* _What to work on_: Each record needs to be echoed exactly; can you do that?

* _Given information_:
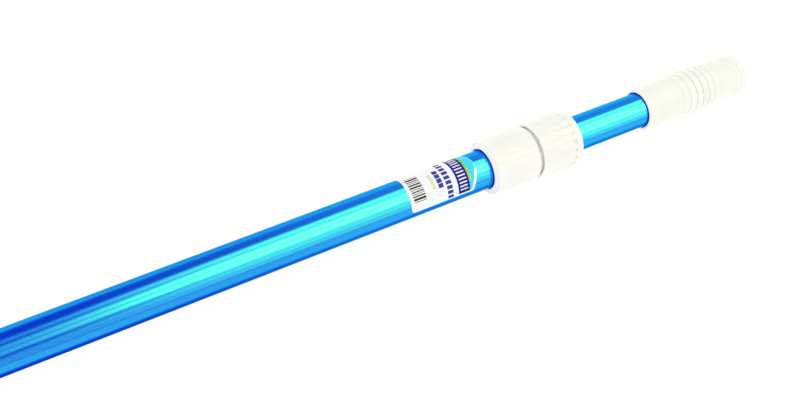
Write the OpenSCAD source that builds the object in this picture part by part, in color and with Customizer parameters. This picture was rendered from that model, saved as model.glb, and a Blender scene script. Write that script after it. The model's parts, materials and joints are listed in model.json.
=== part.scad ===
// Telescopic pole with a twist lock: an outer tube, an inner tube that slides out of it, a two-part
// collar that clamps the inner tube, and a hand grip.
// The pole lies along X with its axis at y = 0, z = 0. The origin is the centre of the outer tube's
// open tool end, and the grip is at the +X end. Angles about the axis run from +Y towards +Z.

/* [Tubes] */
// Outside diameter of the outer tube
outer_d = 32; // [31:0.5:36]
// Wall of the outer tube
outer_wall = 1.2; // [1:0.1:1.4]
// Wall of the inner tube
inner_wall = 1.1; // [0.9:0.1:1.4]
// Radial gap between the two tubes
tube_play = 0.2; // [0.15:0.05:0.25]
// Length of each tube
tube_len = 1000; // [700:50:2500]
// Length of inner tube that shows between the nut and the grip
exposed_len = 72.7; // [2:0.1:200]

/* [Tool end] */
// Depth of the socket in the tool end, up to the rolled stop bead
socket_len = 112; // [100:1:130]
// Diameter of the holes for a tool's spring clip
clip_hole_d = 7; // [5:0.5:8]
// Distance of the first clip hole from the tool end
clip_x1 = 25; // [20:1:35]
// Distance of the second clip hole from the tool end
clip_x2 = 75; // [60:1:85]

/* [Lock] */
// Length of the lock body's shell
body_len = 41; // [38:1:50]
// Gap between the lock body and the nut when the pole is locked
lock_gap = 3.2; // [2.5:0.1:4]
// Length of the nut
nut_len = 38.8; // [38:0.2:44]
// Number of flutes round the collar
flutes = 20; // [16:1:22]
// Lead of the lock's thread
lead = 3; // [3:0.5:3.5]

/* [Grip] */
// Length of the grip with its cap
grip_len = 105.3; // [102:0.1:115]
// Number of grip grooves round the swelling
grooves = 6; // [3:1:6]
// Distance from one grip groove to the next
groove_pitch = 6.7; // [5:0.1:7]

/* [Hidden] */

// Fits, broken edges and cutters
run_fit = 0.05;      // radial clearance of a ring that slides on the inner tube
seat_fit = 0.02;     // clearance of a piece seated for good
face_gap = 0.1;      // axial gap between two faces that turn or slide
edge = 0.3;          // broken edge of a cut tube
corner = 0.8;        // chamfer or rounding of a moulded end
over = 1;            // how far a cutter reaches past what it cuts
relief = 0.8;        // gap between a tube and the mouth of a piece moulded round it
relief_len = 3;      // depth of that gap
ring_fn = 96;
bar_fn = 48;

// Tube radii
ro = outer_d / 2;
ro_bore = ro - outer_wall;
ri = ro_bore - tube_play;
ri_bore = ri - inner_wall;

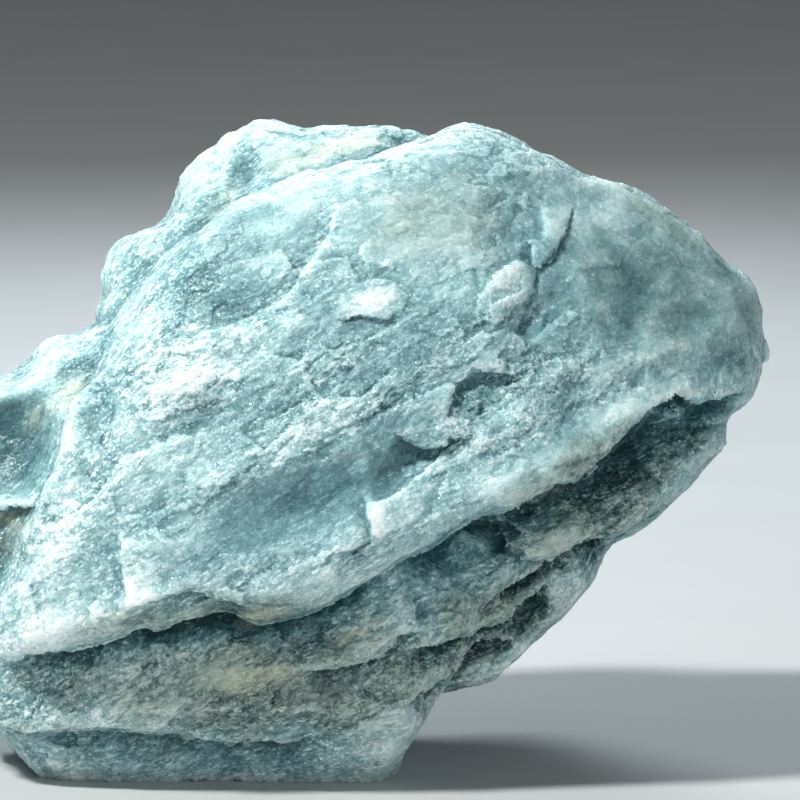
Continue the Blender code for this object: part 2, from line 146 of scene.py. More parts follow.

* _Written answer_:
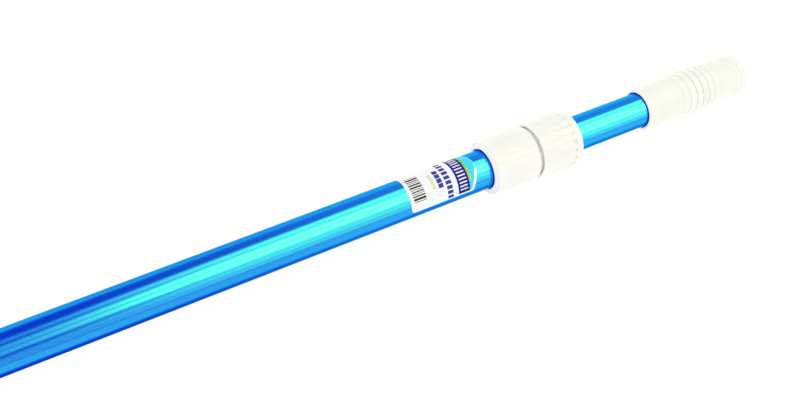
Write the OpenSCAD source that builds the object in this picture part by part, in color and with Customizer parameters. This picture was rendered from that model, saved as model.glb, and a Blender scene script. Write that script after it. The model's parts, materials and joints are listed in model.json.
=== part.scad ===
// Telescopic pole with a twist lock: an outer tube, an inner tube that slides out of it, a two-part
// collar that clamps the inner tube, and a hand grip.
// The pole lies along X with its axis at y = 0, z = 0. The origin is the centre of the outer tube's
// open tool end, and the grip is at the +X end. Angles about the axis run from +Y towards +Z.

/* [Tubes] */
// Outside diameter of the outer tube
outer_d = 32; // [31:0.5:36]
// Wall of the outer tube
outer_wall = 1.2; // [1:0.1:1.4]
// Wall of the inner tube
inner_wall = 1.1; // [0.9:0.1:1.4]
// Radial gap between the two tubes
tube_play = 0.2; // [0.15:0.05:0.25]
// Length of each tube
tube_len = 1000; // [700:50:2500]
// Length of inner tube that shows between the nut and the grip
exposed_len = 72.7; // [2:0.1:200]

/* [Tool end] */
// Depth of the socket in the tool end, up to the rolled stop bead
socket_len = 112; // [100:1:130]
// Diameter of the holes for a tool's spring clip
clip_hole_d = 7; // [5:0.5:8]
// Distance of the first clip hole from the tool end
clip_x1 = 25; // [20:1:35]
// Distance of the second clip hole from the tool end
clip_x2 = 75; // [60:1:85]

/* [Lock] */
// Length of the lock body's shell
body_len = 41; // [38:1:50]
// Gap between the lock body and the nut when the pole is locked
lock_gap = 3.2; // [2.5:0.1:4]
// Length of the nut
nut_len = 38.8; // [38:0.2:44]
// Number of flutes round the collar
flutes = 20; // [16:1:22]
// Lead of the lock's thread
lead = 3; // [3:0.5:3.5]

/* [Grip] */
// Length of the grip with its cap
grip_len = 105.3; // [102:0.1:115]
// Number of grip grooves round the swelling
grooves = 6; // [3:1:6]
// Distance from one grip groove to the next
groove_pitch = 6.7; // [5:0.1:7]

/* [Hidden] */

// Fits, broken edges and cutters
run_fit = 0.05;      // radial clearance of a ring that slides on the inner tube
seat_fit = 0.02;     // clearance of a piece seated for good
face_gap = 0.1;      // axial gap between two faces that turn or slide
edge = 0.3;          // broken edge of a cut tube
corner = 0.8;        // chamfer or rounding of a moulded end
over = 1;            // how far a cutter reaches past what it cuts
relief = 0.8;        // gap between a tube and the mouth of a piece moulded round it
relief_len = 3;      // depth of that gap
ring_fn = 96;
bar_fn = 48;

// Tube radii
ro = outer_d / 2;
ro_bore = ro - outer_wall;
ri = ro_bore - tube_play;
ri_bore = ri - inner_wall;

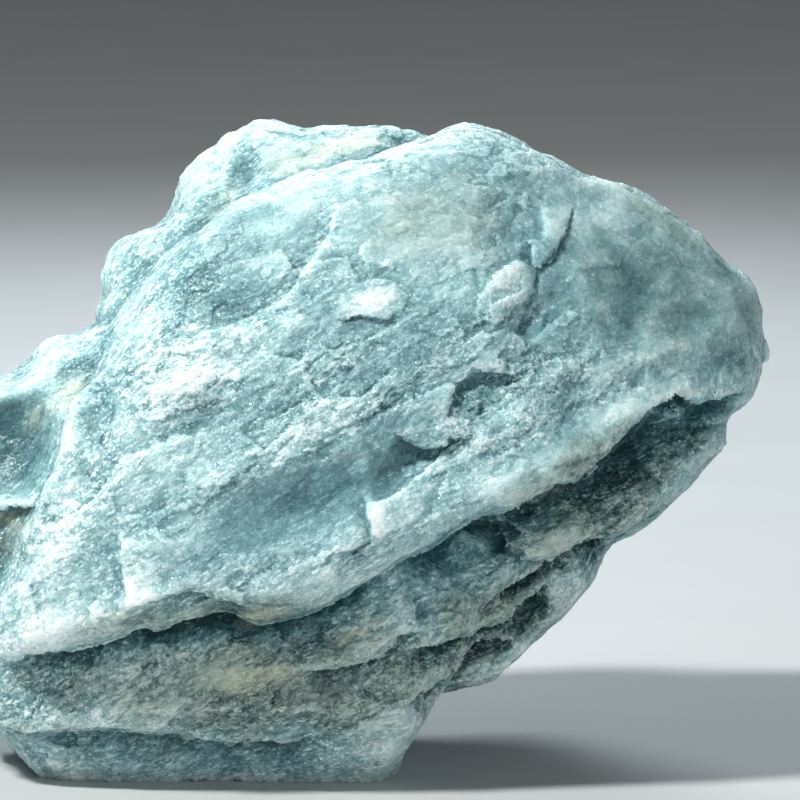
Continue the Blender code for this object: part 2, from line 146 of scene.py. More parts follow.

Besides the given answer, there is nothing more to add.